After teaming up with Mark Kempf, both engineers managed to convince DEC management to give them a chance to develop such a switch for Ethernet, which turned into the LANBridge 100. As a so-called ‘learning bridge’, it operated on Layer 2 of the network stack, learning the MAC addresses of the connected systems and forwarding only those packets that were relevant for the other network. This instantly prevented collisions between thus connected networks, allowed for long (fiber) runs between bridges and would be the beginning of the transformation of Ethernet as a shared medium (like WiFi today) into a star topology network, with each connected system getting its very own Ethernet cable to a dedicated switch port.

The Rise And Fall Of Silicon Graphics

Maybe best known as the company which brought a splash of color to corporate and scientific computing with its Indigo range of computer systems, Silicon Graphics Inc. (later SGI) burst onto the market in 1981 with what was effectively one of the first commercial graphics operations accelerator with the Geometry Engine. SGI’s founder – James Henry Clark was quite possibly as colorful a character as the company’s products, with [Bradford Morgan White] covering the years leading up to SGI’s founding, its highlights and its eventual demise in 2009.

The story of SGI is typical of a start-up that sees itself become the market leader for years, even as this market gradually changes. For SGI it was the surge in commodity 3D graphics cards in the 1990s alongside affordable (and cluster-capable; insert Beowulf cluster jokes here) server hardware that posed a major problem.
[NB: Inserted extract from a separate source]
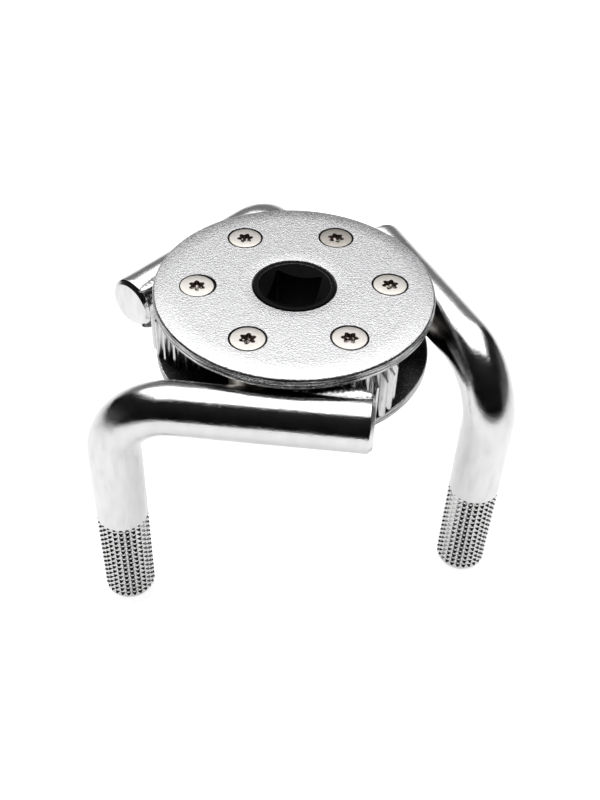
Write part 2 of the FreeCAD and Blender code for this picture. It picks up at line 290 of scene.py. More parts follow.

Eventually it’d start offering Windows NT workstations, drop its MIPS-based systems in a shift to Intel’s disastrous Itanium range of CPUs and fall to the last-ditch effort of any struggling company: a logo change.

None of this was effective, naturally, and ultimately SGI would file (again) for Chapter 11 bankruptcy in 2009, with Rackable Systems snapping up its assets and renaming itself to SGI, before getting bought out by HPE and sunsetting SGI as a brand name.